> Directive: Reproduce the complete listing without any deviation.
BEGIN Dataset extract
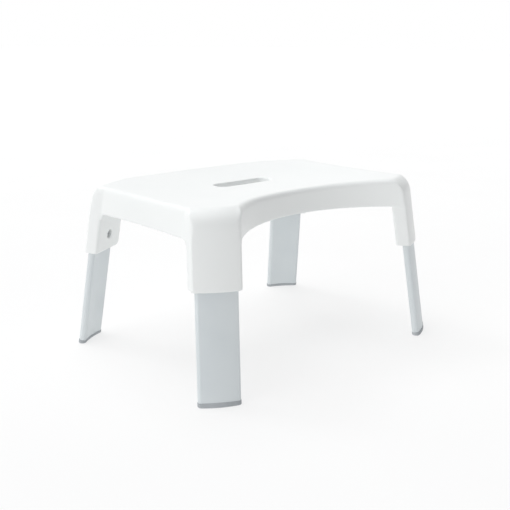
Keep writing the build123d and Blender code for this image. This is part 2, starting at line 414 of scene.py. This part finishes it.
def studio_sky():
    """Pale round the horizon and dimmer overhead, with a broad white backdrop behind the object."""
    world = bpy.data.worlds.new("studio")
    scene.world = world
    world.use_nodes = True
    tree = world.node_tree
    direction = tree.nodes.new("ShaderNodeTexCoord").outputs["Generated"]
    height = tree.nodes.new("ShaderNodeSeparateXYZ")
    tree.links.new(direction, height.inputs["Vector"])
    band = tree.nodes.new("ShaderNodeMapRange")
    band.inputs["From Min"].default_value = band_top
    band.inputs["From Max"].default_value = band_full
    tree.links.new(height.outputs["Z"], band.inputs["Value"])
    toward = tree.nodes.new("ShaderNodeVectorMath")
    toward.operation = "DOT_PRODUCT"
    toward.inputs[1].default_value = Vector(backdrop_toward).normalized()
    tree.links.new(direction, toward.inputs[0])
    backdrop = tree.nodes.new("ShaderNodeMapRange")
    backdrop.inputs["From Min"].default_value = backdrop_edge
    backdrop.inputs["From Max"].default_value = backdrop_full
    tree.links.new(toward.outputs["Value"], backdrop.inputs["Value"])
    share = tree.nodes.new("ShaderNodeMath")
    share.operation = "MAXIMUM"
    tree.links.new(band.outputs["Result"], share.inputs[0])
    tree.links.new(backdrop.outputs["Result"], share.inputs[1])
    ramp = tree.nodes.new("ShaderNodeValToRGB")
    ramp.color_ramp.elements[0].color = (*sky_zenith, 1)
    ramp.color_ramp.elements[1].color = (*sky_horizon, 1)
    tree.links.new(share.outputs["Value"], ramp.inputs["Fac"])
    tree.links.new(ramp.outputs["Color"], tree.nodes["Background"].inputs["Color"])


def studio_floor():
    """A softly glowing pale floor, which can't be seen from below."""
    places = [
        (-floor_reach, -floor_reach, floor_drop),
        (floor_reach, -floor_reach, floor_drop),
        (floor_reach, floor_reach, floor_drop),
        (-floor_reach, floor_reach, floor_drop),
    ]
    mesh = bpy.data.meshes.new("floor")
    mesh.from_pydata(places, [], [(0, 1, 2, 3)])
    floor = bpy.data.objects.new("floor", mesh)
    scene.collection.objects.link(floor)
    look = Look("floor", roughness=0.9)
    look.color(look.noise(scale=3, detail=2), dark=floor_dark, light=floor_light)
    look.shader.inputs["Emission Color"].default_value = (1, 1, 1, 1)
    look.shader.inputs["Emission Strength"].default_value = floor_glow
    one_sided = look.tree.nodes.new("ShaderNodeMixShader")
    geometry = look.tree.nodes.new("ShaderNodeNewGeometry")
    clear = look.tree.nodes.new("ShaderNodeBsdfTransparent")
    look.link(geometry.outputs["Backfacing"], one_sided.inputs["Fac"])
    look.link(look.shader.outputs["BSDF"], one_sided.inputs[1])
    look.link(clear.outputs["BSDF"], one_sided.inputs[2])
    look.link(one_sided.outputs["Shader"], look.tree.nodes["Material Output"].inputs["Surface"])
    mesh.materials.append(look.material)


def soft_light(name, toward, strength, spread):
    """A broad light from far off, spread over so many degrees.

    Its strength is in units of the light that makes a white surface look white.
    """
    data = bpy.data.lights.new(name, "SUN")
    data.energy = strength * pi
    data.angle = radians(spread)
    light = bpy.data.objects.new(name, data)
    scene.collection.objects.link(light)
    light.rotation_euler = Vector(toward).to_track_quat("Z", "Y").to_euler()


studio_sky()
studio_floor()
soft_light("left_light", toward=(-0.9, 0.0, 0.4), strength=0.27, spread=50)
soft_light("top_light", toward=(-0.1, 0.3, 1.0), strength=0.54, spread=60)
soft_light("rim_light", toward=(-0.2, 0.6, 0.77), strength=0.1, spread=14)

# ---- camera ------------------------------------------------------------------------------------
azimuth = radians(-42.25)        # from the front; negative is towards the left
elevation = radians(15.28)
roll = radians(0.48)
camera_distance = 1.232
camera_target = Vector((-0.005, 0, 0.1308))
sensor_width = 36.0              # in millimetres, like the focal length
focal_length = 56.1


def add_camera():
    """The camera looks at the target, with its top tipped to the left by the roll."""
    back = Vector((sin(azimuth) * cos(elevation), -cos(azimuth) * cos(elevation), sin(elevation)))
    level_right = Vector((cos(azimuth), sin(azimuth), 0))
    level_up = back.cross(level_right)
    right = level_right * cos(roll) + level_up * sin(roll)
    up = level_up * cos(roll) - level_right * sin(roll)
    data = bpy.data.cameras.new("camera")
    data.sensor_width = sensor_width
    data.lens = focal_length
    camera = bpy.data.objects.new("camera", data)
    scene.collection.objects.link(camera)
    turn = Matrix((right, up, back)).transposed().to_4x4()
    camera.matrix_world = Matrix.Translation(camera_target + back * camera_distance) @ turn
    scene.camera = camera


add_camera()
END Dataset extract
> Answer to the problem:
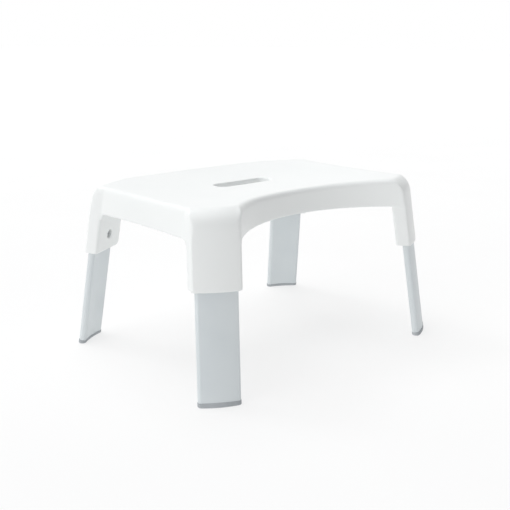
Keep writing the build123d and Blender code for this image. This is part 2, starting at line 414 of scene.py. This part finishes it.
def studio_sky():
    """Pale round the horizon and dimmer overhead, with a broad white backdrop behind the object."""
    world = bpy.data.worlds.new("studio")
    scene.world = world
    world.use_nodes = True
    tree = world.node_tree
    direction = tree.nodes.new("ShaderNodeTexCoord").outputs["Generated"]
    height = tree.nodes.new("ShaderNodeSeparateXYZ")
    tree.links.new(direction, height.inputs["Vector"])
    band = tree.nodes.new("ShaderNodeMapRange")
    band.inputs["From Min"].default_value = band_top
    band.inputs["From Max"].default_value = band_full
    tree.links.new(height.outputs["Z"], band.inputs["Value"])
    toward = tree.nodes.new("ShaderNodeVectorMath")
    toward.operation = "DOT_PRODUCT"
    toward.inputs[1].default_value = Vector(backdrop_toward).normalized()
    tree.links.new(direction, toward.inputs[0])
    backdrop = tree.nodes.new("ShaderNodeMapRange")
    backdrop.inputs["From Min"].default_value = backdrop_edge
    backdrop.inputs["From Max"].default_value = backdrop_full
    tree.links.new(toward.outputs["Value"], backdrop.inputs["Value"])
    share = tree.nodes.new("ShaderNodeMath")
    share.operation = "MAXIMUM"
    tree.links.new(band.outputs["Result"], share.inputs[0])
    tree.links.new(backdrop.outputs["Result"], share.inputs[1])
    ramp = tree.nodes.new("ShaderNodeValToRGB")
    ramp.color_ramp.elements[0].color = (*sky_zenith, 1)
    ramp.color_ramp.elements[1].color = (*sky_horizon, 1)
    tree.links.new(share.outputs["Value"], ramp.inputs["Fac"])
    tree.links.new(ramp.outputs["Color"], tree.nodes["Background"].inputs["Color"])


def studio_floor():
    """A softly glowing pale floor, which can't be seen from below."""
    places = [
        (-floor_reach, -floor_reach, floor_drop),
        (floor_reach, -floor_reach, floor_drop),
        (floor_reach, floor_reach, floor_drop),
        (-floor_reach, floor_reach, floor_drop),
    ]
    mesh = bpy.data.meshes.new("floor")
    mesh.from_pydata(places, [], [(0, 1, 2, 3)])
    floor = bpy.data.objects.new("floor", mesh)
    scene.collection.objects.link(floor)
    look = Look("floor", roughness=0.9)
    look.color(look.noise(scale=3, detail=2), dark=floor_dark, light=floor_light)
    look.shader.inputs["Emission Color"].default_value = (1, 1, 1, 1)
    look.shader.inputs["Emission Strength"].default_value = floor_glow
    one_sided = look.tree.nodes.new("ShaderNodeMixShader")
    geometry = look.tree.nodes.new("ShaderNodeNewGeometry")
    clear = look.tree.nodes.new("ShaderNodeBsdfTransparent")
    look.link(geometry.outputs["Backfacing"], one_sided.inputs["Fac"])
    look.link(look.shader.outputs["BSDF"], one_sided.inputs[1])
    look.link(clear.outputs["BSDF"], one_sided.inputs[2])
    look.link(one_sided.outputs["Shader"], look.tree.nodes["Material Output"].inputs["Surface"])
    mesh.materials.append(look.material)


def soft_light(name, toward, strength, spread):
    """A broad light from far off, spread over so many degrees.

    Its strength is in units of the light that makes a white surface look white.
    """
    data = bpy.data.lights.new(name, "SUN")
    data.energy = strength * pi
    data.angle = radians(spread)
    light = bpy.data.objects.new(name, data)
    scene.collection.objects.link(light)
    light.rotation_euler = Vector(toward).to_track_quat("Z", "Y").to_euler()


studio_sky()
studio_floor()
soft_light("left_light", toward=(-0.9, 0.0, 0.4), strength=0.27, spread=50)
soft_light("top_light", toward=(-0.1, 0.3, 1.0), strength=0.54, spread=60)
soft_light("rim_light", toward=(-0.2, 0.6, 0.77), strength=0.1, spread=14)

# ---- camera ------------------------------------------------------------------------------------
azimuth = radians(-42.25)        # from the front; negative is towards the left
elevation = radians(15.28)
roll = radians(0.48)
camera_distance = 1.232
camera_target = Vector((-0.005, 0, 0.1308))
sensor_width = 36.0              # in millimetres, like the focal length
focal_length = 56.1


def add_camera():
    """The camera looks at the target, with its top tipped to the left by the roll."""
    back = Vector((sin(azimuth) * cos(elevation), -cos(azimuth) * cos(elevation), sin(elevation)))
    level_right = Vector((cos(azimuth), sin(azimuth), 0))
    level_up = back.cross(level_right)
    right = level_right * cos(roll) + level_up * sin(roll)
    up = level_up * cos(roll) - level_right * sin(roll)
    data = bpy.data.cameras.new("camera")
    data.sensor_width = sensor_width
    data.lens = focal_length
    camera = bpy.data.objects.new("camera", data)
    scene.collection.objects.link(camera)
    turn = Matrix((right, up, back)).transposed().to_4x4()
    camera.matrix_world = Matrix.Translation(camera_target + back * camera_distance) @ turn
    scene.camera = camera


add_camera()